Many years ago, when I was in my first year in my first congregation in Long Island City (Queens), I had a very special adviser for my sermons. He was the late, sainted, R. Moshe Besdin זצ"ל. Now I never went to JSS (which he founded as the first school for Ba'ale Teshuva), and so had never been previously exposed to him. In fact, I'm not even sure if we were ever formally introduced and for a long time I'm pretty sure he didn't know my name. I was in my second year of Semikha at YU (I"d received my first Semikha the previous Tishre from Rav Gedaliah Felder זצ"ל. I would never have had the temerity to take a shul otherwise.)
He had heard that I weas a young Rav starting out, and he just sort of appeared at my table one Friday Morning before SR (i.e. Supplementary Rabbinics. Does that still exist?) and asked what I was going to say on Shabbos. Sometimes I"d thought of something, oftentimes not. He would then offer of his unsurpassed, encyclopedic knowledge of meforshim and his own very incisive sense of parshanut and drush. Rabbi Besdin was a master pedagogue and a master darshan. He did not confine himself to giving pshetlach and wortlach and then call it a day. Oh no. When I would arrive at Kollel Seder the next Sunday afternoon (and Monday morning at the latest), hwe would find me and ask with his impish smile: 'So, what did you say?" At that point, I would have to repeat the sermon from Shabbos and he would tell me his reaction. In Hebrew one would say, איזה בן אדם!
Anyway, I found myself thinking about Rabbi Besdin today for a different reason.

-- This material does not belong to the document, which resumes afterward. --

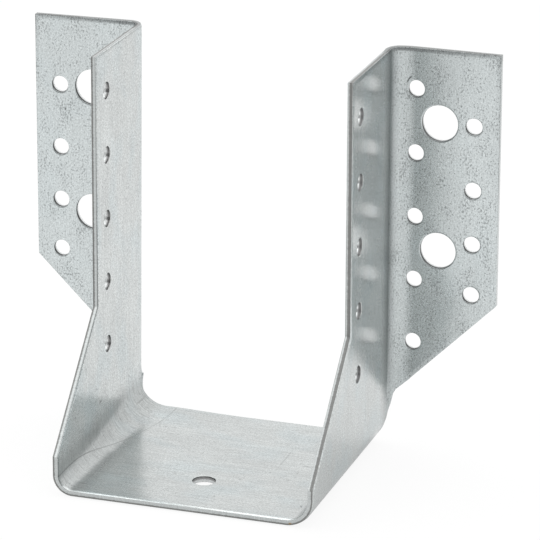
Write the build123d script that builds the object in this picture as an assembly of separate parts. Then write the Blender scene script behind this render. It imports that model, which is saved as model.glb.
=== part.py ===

He used to love to regale me (and lots of others) with stories from his various rabbinical positions. He once recounted how, when he became the rabbi of Bes Miedrash Gavoha of Washingon Heights (where his major congregant was his rebbe, R. Moshe Soloveitchik זצ"ל), he came to an understanding with the Shammas. 'If you ever pasken a ta'us in a Sefer Torah,' he told the Shammas, 'I"ll throw you out of the shul. And, if you ever ask me what's in the Luach, I'll also throw you out of the shul!' Of course, the basic idea was to preserve the areas of jurisdiction in the shul. However, there was also an implicit assumption that the published Luach is reliable. Today I learned that (as Sportin' Life says), 'It ain't necessarily so.
I have yahrzeit for my father ז"ל on Wednesday, so this morning I received Maftir. After my Aliyah, the gabbai opened the big Koren TaNaKh to I Samuel. He pointed to it and said, 'Mahar Hodesh.' The problem, of course, is that we're in the middle of the seven weeks between Tisha B'Av and Rosh HaShanah when special haftarot of consolation are recited. My problem is, that in situations such as these my memory is not up to snuff. All I recalled was that the din is that the special haftarah trumps 'Mahar Hodesh.' The gabbai dramatically pulled out the Luach of the Chief Rabbinate which stated that the Haftarah is 'Mahar Hodesh,' though some say that one should recite the special one. I was adament and since the heilige luach said that it was a legitimate possibility, he relented (albeit, very unhappily).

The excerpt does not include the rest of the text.